B. 1954, United States
Kevin Sampson was raised in Elizabeth, New Jersey as the son of a civil rights leader. He initially trained and joined the New Jersey police force as a sketch artist. He served for eighteen years, ten with police sketching. A series of family tragedies eventually propelled him to heal himself with making art. Kevin Sampson's work is made of reworked and transformed found objects including cement, bones, tiles, fabric and various painting mediums including acrylics, oils and stains. These objects, the bones, the tiles, the tiny specks and leftovers from day-to-day living, are poetic archaeological elements that he sees as part of a conceptual vocabulary of impermanence and memory. In his works one gets the feeling of a barely-harnessed, dangerous energy, crackling with political, religious, and racial apprehension. His subjects are the people that he has known; people who had been part of this world; and people who have lived lives that he thought ought to be remembered. By constructing sculptures of physical memory inspired by Caribbean and American Southern styles, he builds works that are about family in all forms.
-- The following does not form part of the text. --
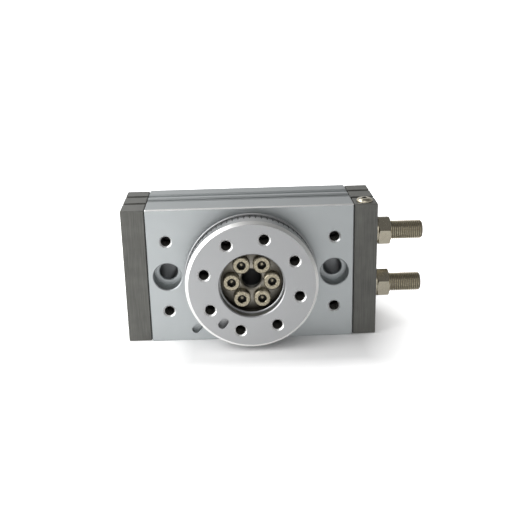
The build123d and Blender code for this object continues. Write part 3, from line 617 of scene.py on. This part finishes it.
def trim(piece, height, outward):
    """Cut a piece off flat at a height and close the cut."""
    edit(piece)
    bpy.ops.mesh.bisect(plane_co=(0, 0, height), plane_no=(0, 0, outward), clear_outer=True, use_fill=True,
                        threshold=0.0001 * MM)
    close_edit()


def threaded(name, crest_radius, pitch, length, segments):
    """A thread along Z from 0 to length: one V, screwed up a helix and cut flat at both ends."""
    root_radius = crest_radius - 0.6134 * pitch
    profile = [
        (root_radius, -0.5), (root_radius, -0.375), (crest_radius, -0.0625),
        (crest_radius, 0.0625), (root_radius, 0.375), (root_radius, 0.5),
    ]
    thread = wire(name, [(radius, (height - 1.5) * pitch) for radius, height in profile])
    finish_modifier(thread, "SCREW", axis="Z", angle=tau, screw_offset=pitch,
                    iterations=int(length / pitch) + 3, steps=segments, render_steps=segments,
                    use_merge_vertices=True, merge_threshold=MERGE_GAP)
    tidy_mesh(thread)
    trim(thread, 0.0, -1.0)
    trim(thread, length, 1.0)
    return tidy_mesh(thread)


def coat(piece, slot, deeper=None, height=0.0):
    """Cover a piece with one finish, and with another one below a height where that is asked for."""
    piece.data.materials.clear()
    piece.data.materials.append(finish_for(slot))
    if deeper:
        piece.data.materials.append(finish_for(deeper))
        for face in piece.data.polygons:
            face.material_index = int(face.center.z < height)
    return piece


def dress(piece, slot, body, *replaced):
    """The slot is not used. Let a finished piece ride on a body, and let it stand for CAD nodes."""
    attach(piece, body)
    if replaced:
        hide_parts(*replaced)
    return piece


def body_of_node(node):
    """The name of the body that a CAD node belongs to."""
    return NODES[node]["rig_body"]


def middle(node):
    """The middle of a CAD node's box."""
    low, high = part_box(node)
    return (low + high) / 2


# Pieces, one operator for each group

class ACTUATOR_OT_finishes(Operator):
    """Give every node of the model its finish"""
    bl_idname = "actuator.finishes"
    bl_label = "Finishes"

    def execute(self, context):
        finishes = make_finishes(context.scene.actuator_colours)
        slots = {part["node"]: part["material_slot"] for part in frame["record"]["subparts"]}
        for name, node in NODES.items():
            node.data.materials.clear()
            node.data.materials.append(finishes[slots[name]])
        return {"FINISHED"}


class ACTUATOR_OT_table(Operator):
    """Turn the table, cut its holes and threads, and engrave the graduation in its side"""
    bl_idname = "actuator.table"
    bl_label = "Table"

    def execute(self, context):
        sizes = context.scene.actuator_sizes
        bevel = 0.2 * MM
        front = -TABLE_FRONT
        rear = front - TABLE_THICKNESS
        flange_rear = rear + 3.2 * MM
        flange_front = flange_rear + 1.4 * MM
        line_end = flange_front + 0.6 * MM
        engraved = SIDE_RADIUS - sizes.mark_depth
        ledge = front - RECESS_DEPTH
        web_rear = rear + 0.7 * MM
        web_front = web_rear + 4.8 * MM
        boss_end = front - TABLE_DEPTH
        table = lathe("graduated_table", [
            (BOSS_RADIUS, boss_end), (BOSS_RADIUS, rear),
            (REAR_RADIUS - bevel, rear), (REAR_RADIUS, rear + bevel), (REAR_RADIUS, flange_rear),
            (FLANGE_RADIUS, flange_rear), (FLANGE_RADIUS, flange_front - bevel),
            (FLANGE_RADIUS - bevel, flange_front), (engraved, flange_front), (engraved, line_end),
            (SIDE_RADIUS, line_end), (SIDE_RADIUS, front - EDGE_WIDTH), (SIDE_RADIUS - EDGE_WIDTH, front),
            (RECESS_RADIUS + 0.5 * MM, front), (RECESS_RADIUS, front - 0.5 * MM), (RECESS_RADIUS, ledge),
            (WELL_RADIUS + 0.3 * MM, ledge), (WELL_RADIUS, ledge - 0.3 * MM), (WELL_RADIUS, web_front),
            (BORE_RADIUS + 0.7 * MM, web_front), (BORE_RADIUS, web_front - 0.7 * MM),
            (BORE_RADIUS, web_rear), (SPIGOT_RADIUS, web_rear), (SPIGOT_RADIUS, boss_end),
            (BOSS_RADIUS, boss_end),
        ], 360)
        coat(table, "table_aluminium")
        carve(table, self.marks(sizes, engraved - 0.01 * MM, line_end - 0.3 * MM))

        # Eight tapped holes and the pin slot on one circle of the front, and six screw holes in the web
        drills, taps = tapped_cutters("table_taps", [
            self.around(30.0 + 45.0 * step, TAPPED_CIRCLE, front) for step in range(8)
        ])
        pin_radius = 2.0 * MM
        pin_depth = 4.5 * MM
        slot = rod("slot", pin_radius, front - pin_depth, front + MM, 48)
        for side in (-1, 1):
            edit(slot, lambda co: co.x * side > 0.01 * MM)
            bpy.ops.transform.translate(value=(side * MM, 0, 0))
            close_edit()
        settle(slot, self.around(-127.5, TAPPED_CIRCLE, 0.0))
        screw_hole_radius = 2.75 * MM
        screw_hole = rod("screw_hole", screw_hole_radius, web_rear - MM, web_front + MM, 48)
        holes = [slot] + [
            copy_of(screw_hole, "hole", self.around(60.0 * step, SCREW_CIRCLE, 0.0)) for step in range(6)
        ]
        bpy.data.objects.remove(screw_hole)
        carve(table, join([drills] + [coat(hole, "table_aluminium") for hole in holes], "holes"))
        carve(table, taps)
        settle(table, TO_FRONT)
        smooth(table, 25.0)
        dress(table, "table_aluminium", body_of_node("rotary_table"), "rotary_table")
        return {"FINISHED"}

    def around(self, degrees, radius, height):
        """A place at an angle, a radius and a height."""
        return Matrix.Rotation(radians(degrees), 4, "Z") @ Matrix.Translation((radius, 0.0, height))

    def marks(self, sizes, depth_radius, start):
        """Blocks that cut the marks: one long and the short ones after it, repeated round the table."""
        blocks = []
        per_long = sizes.marks_per_long
        step = sizes.mark_step
        for width, length, index in ((0.6 * MM, 4.6 * MM, 0), (0.36 * MM, 3.0 * MM, 1)):
            deselect()
            bpy.ops.mesh.primitive_cube_add(size=1.0)
            block = bpy.context.object
            block.scale = (MM, width, length)
            block.location = (depth_radius + 0.5 * MM, 0.0, start + length / 2)
            settle(block)
            settle(block, Matrix.Rotation(-index * step, 4, "Z"))
            blocks.append(block)
        edit(blocks[1])
        bpy.ops.mesh.spin(steps=per_long - 2, dupli=True, angle=(per_long - 2) * step,
                          center=(0, 0, 0), axis=(0, 0, 1), use_auto_merge=False)
        close_edit()
        marks = join(blocks, "marks")
        groups = round(tau / (per_long * step))
        edit(marks)
        bpy.ops.mesh.spin(steps=groups - 1, dupli=True, angle=(groups - 1) * per_long * step,
                          center=(0, 0, 0), axis=(0, 0, 1), use_auto_merge=False)
        bpy.ops.mesh.select_all(action="SELECT")
        bpy.ops.mesh.normals_make_consistent(inside=False)
        close_edit()
        first_mark = radians(0.4)
        return settle(marks, Matrix.Rotation(first_mark, 4, "Z"))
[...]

They are at once political and intimate, frightening and freeing.
Sampson's work has been exhibited at the John Michael Kohler Arts Center (Sheboygan, WI), Intuit: The Center for Intuitive and Outsider Art (Chicago), Newark Museum of Art, Museum of American Art, Winston-Salem, and was included along with Lonnie Holley, Mr. Imagination, and Charles Lucas in The Roots of Spirit at the 54th Venice Biennale (2011).